Some new laws which tolerated advantages to non-Muslim minorities in case of their population increase, were scrapped from the Constitution. Finally, pressures were gradually increased, properties were confiscated and even legal freedoms were limited, succeeding in ousting over two thirds of non-Muslims from their country. Non-Muslims were them placed under close scrutiny by the Intelligence Ministry and other institutions, in order to make sure they did not increase numerically and they stayed submissive to Islamic laws and Muslims in their vicinity. However, with Islamic pressures affecting most of the Muslim population in many other ways, the new Muslim Iranian generation began to seek other ways to get out of the humiliating and tightly controlled religious spaces and limitations imposed on them.

 

Can you please discuss how the rights of religious minorities living in the Iranian regime today such as Christians, Jews or Zoroastrians are unequal to those of Muslims?

As the law stands today, the value of life of a Muslim, also called “Blood Value” is much higher than others. This is the compensation due the victim or his “owners” in case of loss of life and limb. BY the way, even in the case of Muslim women, their life value is officially half of a Muslim man’s life. The penalty for murdering non-Muslims by Muslims is also much less, and can simply be bought by financial compensation, whereas the other way around, carries a possible death penalty. Traditionally, except for the brief historical period of the Pahlavi Dynasty, inheritance rights had been an important opportunity to gain Muslim converts. Such inhumane Shariah laws have now been revived in Iran. For example, the Iranian regime’s “Civil Code 881” states that an ‘infidel, or non-Muslim cannot inherit from a Muslim'. This is part of an age old Shariah legal code, which says that as soon as a non- Muslim, even a submissive Dhimmi Infidel—meaning if Jews, Christians and Zoroastrians convert to Islam, he or she will inherit all of the assets of the deceased parent. It has even been interpreted that the same applies to the larger family as well, like when inheriting a grandfather's assets. This ongoing problem, is a nasty source of family devastation during inheritance fights which is not uncommon, and is in fact imposed and implemented precisely for that reason: the devastation of non-Muslim families, and the conversion of the greediest ones and their descendants into Islam.

 

And what about the rights of Baha’is in Iran?

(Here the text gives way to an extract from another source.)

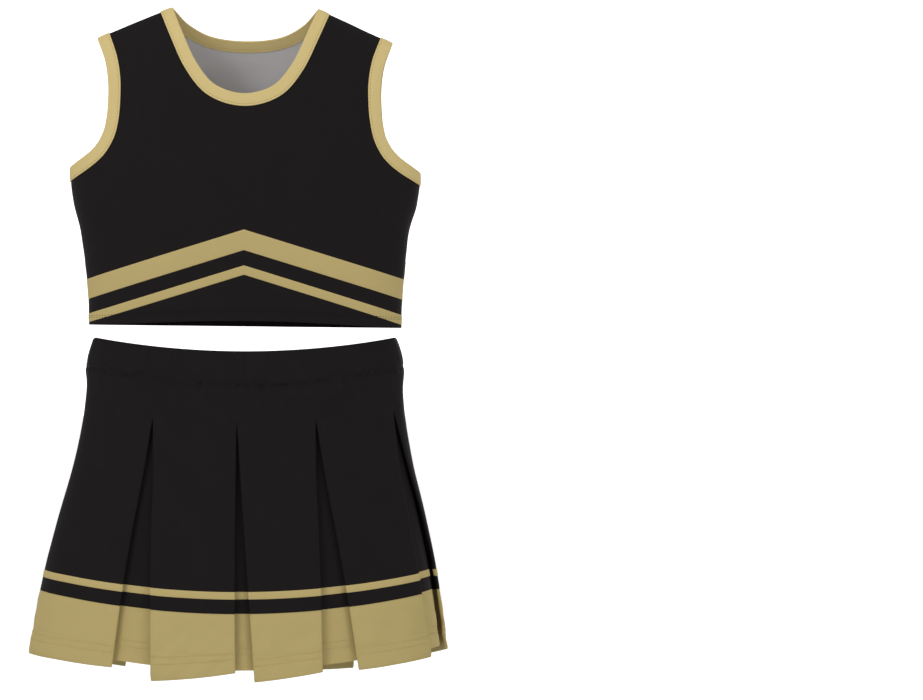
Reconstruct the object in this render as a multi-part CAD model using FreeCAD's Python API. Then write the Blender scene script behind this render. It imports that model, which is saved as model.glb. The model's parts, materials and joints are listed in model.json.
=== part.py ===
"""A two-piece cheer uniform: a sleeveless crop top above a box-pleated skirt, both open as if worn.

Millimetres. +Z is up, -Y is the front and +X is the wearer's left. The origin is the centre of the waist
opening, level with the waistband's top edge at the side seams. Every cloth piece is a closed solid between
two surfaces, an outer face and one a cloth thickness inside it.
"""
import FreeCAD, Part
import math
import os
from FreeCAD import Vector

# ---- Cloth ----
CLOTH = 1.2  # double-knit body cloth
BRAID = 0.6  # flat gold braid sewn on the cloth
BINDING_WRAP = 0.8  # how far a folded binding stands out on each side of the cloth edge that it wraps
TAPE = 0.8  # shoulder tape
TAPE_HALF_WIDTH = 7.0
SEAM_GAP = 0.3  # clearance between pieces that aren't sewn together

# ---- The cross-section that both garments share ----
ROUNDNESS = 2.4  # exponent of the superellipse; 2 is an ellipse
SPREAD_RATIO = 0.36  # depth over width at which points along the ring are evenly spaced
RING_STEPS = 3000

# ---- Skirt, measured down from the waistband's top edge at the side seams ----
BAND_HEIGHT = 27.0
RELEASE_DROP = 75.0  # where the stitched-down pleats are released
STRIPE_DROP = 220.0
STRIPE_WIDTH = 6.5
HEM_BAND_DROP = 239.0  # top of the wide gold hem band
SKIRT_LENGTH = 294.0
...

The Baha’is in Iran do not have even Dhimmi rights–  or some limited personal and civil rights for “recognized” religious minorities such as Jews, Christians and Zoroastrians under Islamic law. This means the Baha’is have no right to life and property in Iran, which is why their killers have been set free in the past, because legally, they have murdered people who had no right to life and property in an “Islamic land” in the first place.

 

What is the situation and status of Jews living in Iran today? The Iranian president Rouhani and Foreign Minister come to Western TV programs and claimed the lives of Jews in Iran are supposedly rosy. They even allowed a Jewish journalist from the Jewish “Forward” newspaper a visa to visit Iran and write about the situation of the Jews in the country?

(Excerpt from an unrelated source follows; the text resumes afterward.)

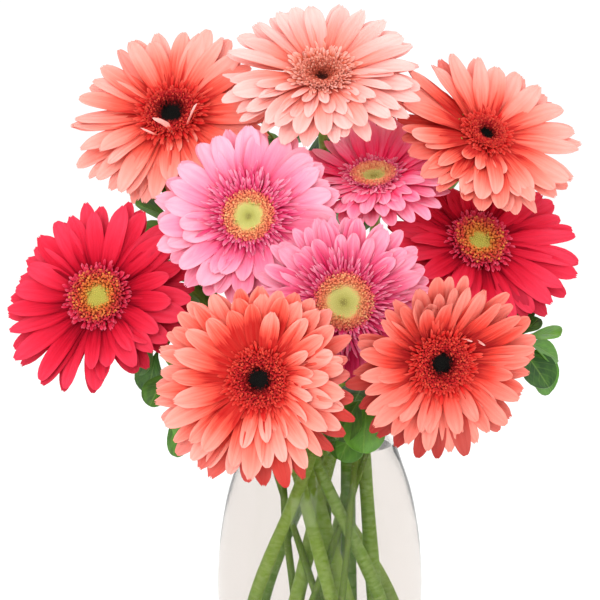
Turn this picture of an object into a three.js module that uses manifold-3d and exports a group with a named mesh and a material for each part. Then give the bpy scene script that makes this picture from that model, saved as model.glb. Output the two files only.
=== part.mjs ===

Well, as they used to say during the Cold War– “refugees vote with their feet”. Ninety percent of the Iranian Jews, have left their country of 2,700 years and have settled in the United States, Israel, and some European countries. No bought off journalist, or duped self-deluding ideologue, can cover this up! When they mention the brutal but common pro-Iranian regime propaganda expression that “Iran has still the biggest number of Jews among all Middle Eastern countries”, they are knowingly hiding the fact that 90% of the Jews are gone, the rest are still in the process of leaving and that until the number of Jews has dwindled to perhaps 12 individuals, Iran will still be considered as the one with the “BIGGEST” number of Jews!

 

Do some Jews convert to Islam in Iran today to escape the persecution?

An important fact that the Iranian regime’s officials are hiding is that many Iranian Jews in Iran have had to convert to Islam in order to either secure their businesses, or to be able to marry Muslim women they loved, without the danger of being arrested and possibly killed for “adultery” – the legal definition of the act of marriage between a non-Muslim man and a Muslim woman, but not the other way around- a small detail about which no sell out journalist ever asks their Jewish subjects when they are in Iran. This is besides the fact that even the Islamist Turkey already surpasses Iran in Jewish numbers, which are sadly, also decreasing there.

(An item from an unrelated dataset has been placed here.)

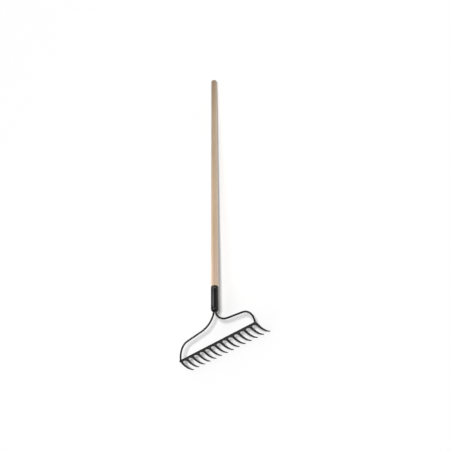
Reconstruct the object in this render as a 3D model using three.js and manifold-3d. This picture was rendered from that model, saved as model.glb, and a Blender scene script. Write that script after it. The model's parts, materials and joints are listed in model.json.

In any case, the Jewish minority is under the constant threat of losing everything, due to the Palestinian-Israeli conflict, which is the closest emotional issue in Iran, and is often affecting Iranian Jews even in court rooms. In particular, during military conflicts between Israel and the Palestinians or the Lebanese Shiite Hezbollah – which has more rights and privileges, than Jewish citizens – Iranian Jews are in serious danger until the conflict subsides.

Over all, the Iranian government uses the remaining Jews in Iran both as propaganda subjects – like when Goebbels filmed Jewish Theresienstadt concentration camp inmates to show how well the Jews were treated in the Reich – and hostages, reminding Israel that the “biggest number of Jews in the Middle East” can be harmed in a second, if the Iranian regime decides to do it. In fact, this Jewish vulnerability has been openly mentioned to Iranian Jewish representatives outside Iran, over and over by the Islamic Republic representatives who were trying to shut up the Jewish voice abroad and forcing them to be silent on anti-Semitic events in Iran.

 

The Western news media outlets larger claim Rouhani is a “moderate”, but since his supposed election to the presidency in Iran, has the situation for religious minorities in Iran today improved or gotten worse in your estimation?

Rouhani has not changes anything in Iran, much less in Minority Rights. What he promised to do during his candidacy and his “Western charm” offensive a couple of years ago, was against the Constitution as well as the Shariah, and he knew it too, because he is an Islamic jurist as well as a lawyer in Iran.